The fact that this was my very first Leadville 100 played a big part of my approach to the race. I had no previous results here, so there was no specific goal to charge down, other that doing my best to win and to break the female course record of 7h 17min. Knowing that I had to race for maybe more than 7 hours was quite intimidating, so I choose to take it step-by-step focusing on making it to the next feed/techzone, meaning 6 smaller goals instead of one huge 7 hour goal.
That was a great strategy and the 7 hours actually didn’t feel that long… well, at least not the first half of the race. I was driven by the adventure of constantly seeing unknown land, that I had to ride as fast as possible. My concentration was high, always having to be as efficient as possible.
The second part of the race, the field got very strung out and riders ended up riding much more on their own, – including me. A few times I would catch up with or be caught by riders, but I simply wasn’t able to stick with any of them. My body had run out of spikes and peak efforts and all I could do was to rely on some kind of basic speed to get me to the finishline.
Feeling very slow and tired now, I eagerly tried to find out, how big of a gap I had on the second placed lady. It turned out to be very difficult to get that information, since my staff left the feedzones as soon as I had gone through, in order to make it in time for the next zone (I’m thankful for that, btw!).
A thing Leadville 100 also taught me (besides suffering big time) is, that my spoken English gets less precise, when I’m tired. All I wanted was to have some information on my time gap to the second placed lady, which I would desperately yell in ways like: “What’s the time?!” or “What’s the distance?!”, whereto my eagerly helpful staff in similar ways would yell: “It’s 12.20” (as in 12:20pm) or “11 miles”. By now I would already be quite far through the feedzone, running out of distance to reformulate my question to get that really, really wanted information, and I would now go to the level of one-word phrases like: “time!” or “gap!”. In fact, I’m pretty sure, that it would be my body language and arm gestures, that would put them on the track of my needed information: “you have a huge gap!, just keep going”, “you’re on the right track to break the record!” Well, at least it was encouraging information, so I tucked my head down, grind my teeth yet a bit more and continued.
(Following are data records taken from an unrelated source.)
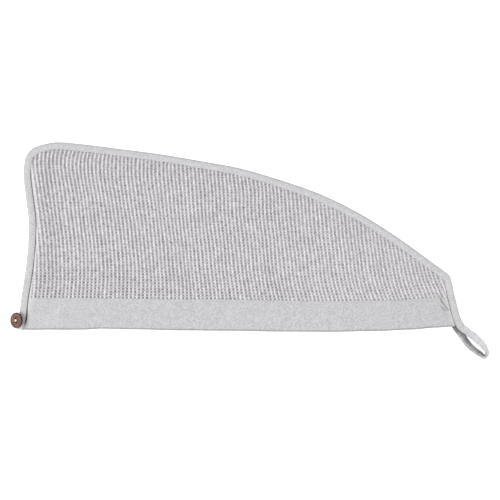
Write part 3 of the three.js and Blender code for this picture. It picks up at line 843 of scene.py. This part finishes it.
def hem_bands():
    """Both plain bands along the open hem."""
    grid = band_grid()
    across, height = grid[..., 0], grid[..., 1]
    away = edge_distances(grid)
    inside = inset_of(away)
    free = smooth(inside, BINDING_WIDTH - 0.8, BINDING_WIDTH + 3.2)
    depth, fold = crease_depth(grid)
    reach = BAND_ROWS[:, None]
    lapped = reach >= LAP_START
    weave = np.stack(np.broadcast_arrays(across, reach), axis=-1)

    def rounded(wall):
        """How much of each side is taken off to round the hem."""
        inset = np.clip(1 - reach / 0.95, 0, 1)
        return wall / 2 * (1 - np.sqrt(1 - inset**2))

    wall = SEWN_WALL + (BAND_WALL - SEWN_WALL) * free
    under = UPPER_LEVEL + upper_lift(grid, away) + 0.9 * fold * free - 0.9 * depth * free
    crown = 0.25 * free
    bevel = rounded(wall + crown)
    drop = 0.55 * smooth(reach, 42.2, BAND_HEIGHT)
    top = under + wall + crown - bevel - drop
    bottom = np.where(lapped, under + 0.95, under + bevel)
    fields = groove_fields(grid, away)
    # Painted shade in the creases and along the hem's edge, and a painted highlight on the fold
    # between the creases
    hem_edge_shade = 0.37 * smooth(-reach, -2.8, -1.6)
    fields["shade"] = (1 - 0.62 * depth) * (1 - hem_edge_shade) + 0.05 * fold
    mesh = closed_sheet("front_band_cloth", stacked(across, height, top),
                        stacked(across, height, bottom), weave=weave, fields=fields)
    front = new_piece(
        "front_band_cloth", mesh, BAND_CLOTH, "band_cloth",
        "front_band_left", "front_band_middle", "front_band_right",
    )

    floor_free = smooth(inside, BINDING_WIDTH, BINDING_WIDTH + FLOOR_REACH)
    low = (TAPE_WALL + LAYER_GAP) * (1 - floor_free) + FLOOR_GAP
    wall = SEWN_WALL + (BAND_WALL - SEWN_WALL) * floor_free
    bevel = rounded(wall)
    top = low + np.where(lapped, 0.35, wall - bevel)
    bottom = low + np.where(lapped, 0.0, bevel)
    fields = {
        "shade": np.ones_like(depth),
        "groove_shade": np.zeros_like(depth),
        "edge_highlight": np.zeros_like(depth),
    }
    mesh = closed_sheet("back_band_cloth", stacked(across, height, top),
                        stacked(across, height, bottom), weave=weave, fields=fields)
    rear = new_piece("back_band_cloth", mesh, BAND_CLOTH, "band_cloth", "back_hem_band")
    return front, rear


front_band, back_band = hem_bands()

# Binding, stitches and loop


def line_frame(line):
    """Unit directions along a line and to its right, which is inwards on the outline."""
    along = np.gradient(line, axis=0)
    along /= np.linalg.norm(along, axis=1)[:, None]
    return along, np.stack([along[:, 1], -along[:, 0]], axis=1)


def wander(count, step, size, seed):
    """A smooth random wander along a line, with bumps about step samples long."""
    return size * soft_noise((1, count), (0.5, step), seed)[0]


# The binding's flaps: inset, then how far the upper one rises, then how much of its wall the
# rounding of the cut edge takes
LOWER_FLAP = [(BINDING_WIDTH, 1.0), (9.25, 0.45), (8.9, 0.12), (8.3, 0.0), (6.5, 0.0), (4.5, 0.0)]
UPPER_FLAP = [
    (3.6, 0.10, 0), (4.6, 0.16, 0), (5.6, 0.18, 0), (6.6, 0.12, 0), (7.3, 0.0, 0), (7.8, -0.12, 0),
    (8.3, 0.0, 0), (8.8, 0.04, 0.05), (9.15, -0.05, 0.3), (BINDING_WIDTH, -0.2, 1.0),
]


def binding_section():
    """The tape's section from the edge of its lower flap round to the edge of its upper flap.

    Each row is the inset and level of the outer side, then of the inner side.
    """
    section = []
    for inset, lip in LOWER_FLAP:
        section.append((inset, FLOOR_GAP + lip * 0.4, inset, TAPE_WALL - lip * 0.4))
    inner_radius = FOLD_RADIUS - TAPE_WALL
    for angle in np.radians(np.arange(0, 181, 15)):
        on_floor = FLOOR_GAP * (angle < 1)
        section.append((
            FOLD_RADIUS - FOLD_RADIUS * math.sin(angle),
            FOLD_RADIUS - FOLD_RADIUS * math.cos(angle) + on_floor,
            FOLD_RADIUS - inner_radius * math.sin(angle),
            FOLD_RADIUS - inner_radius * math.cos(angle),
        ))
    top = 2 * FOLD_RADIUS
    for inset, rise, lip in UPPER_FLAP:
        inner_level = top - TAPE_WALL + max(rise, 0) * 0.6 + lip * 0.3
        section.append((inset, top + rise - lip * 0.3, inset, inner_level))
    return np.array(section)


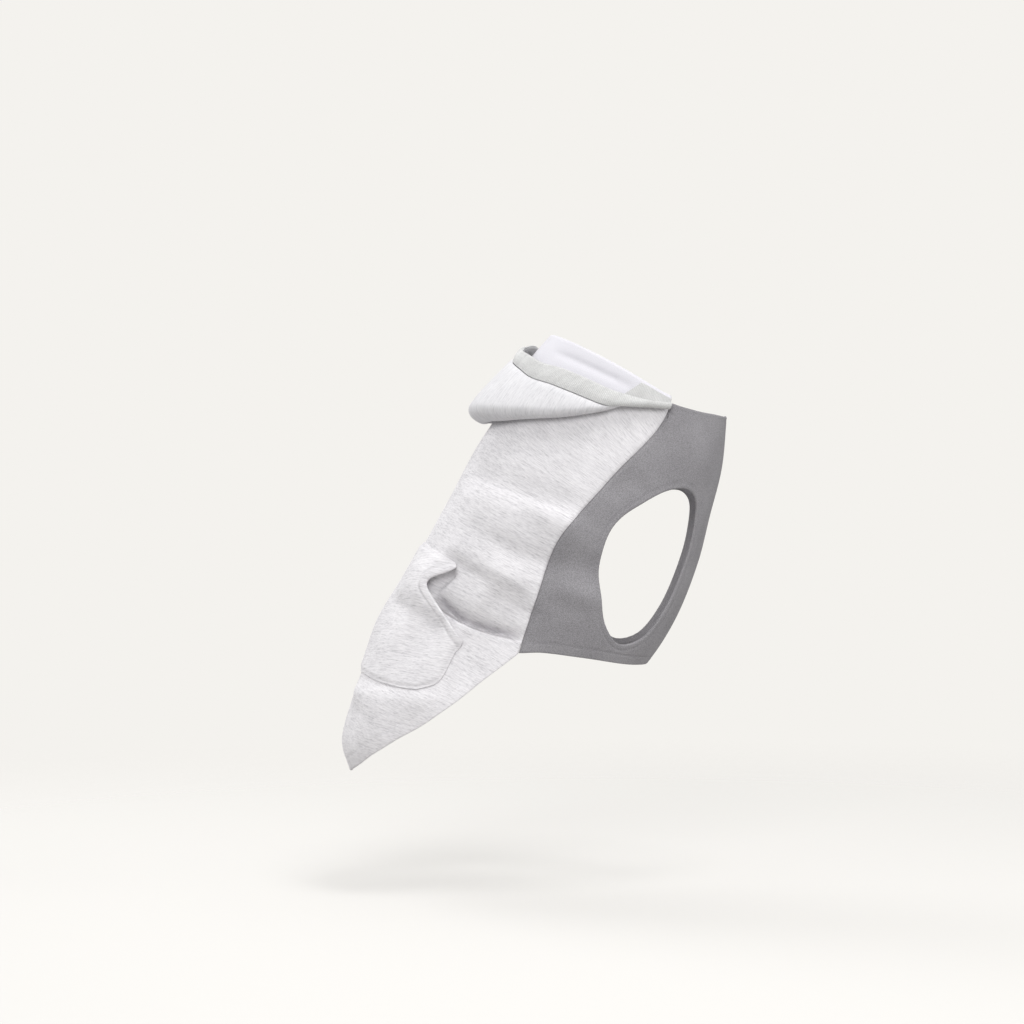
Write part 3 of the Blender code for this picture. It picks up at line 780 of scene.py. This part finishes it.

It was not until 10 minutes before the finishline that my tired brain started doing the simple math, that I actually would break the record. It was perfectly timed for my brain to start waking up, since that provided me with the energy to make it the last bit. Stretches, that the day before were flat, al the sudden felt like huge climbs. Not fair! I had to close my eyes on the last asphalt climb into town, but oh, was it a sweet view that met me on the crest of the hill: The arch of the finish line in the horizon. All the sudden my focus swapped from managing the pain to the joy of the victory! I rode up the last emotions filled stretch on the red carpet to the finish line and was met by my awesome crew. And then my body gave up. I could do nothing but lie down and close my eyes!..
After a little while, I was able to take in and feel all the sweet emotions of this victory. I’m still overwhelmed by all the attention and all the greetings I’ve got. Nothing beats getting random high-fives at the airport!
So, this was my version of Leadville 100. I’m pretty sure, that all the thousands of riders who made it to the finishline this day, will be able to tell you a similar story. But you don’t know how it really feels until you try it yourself.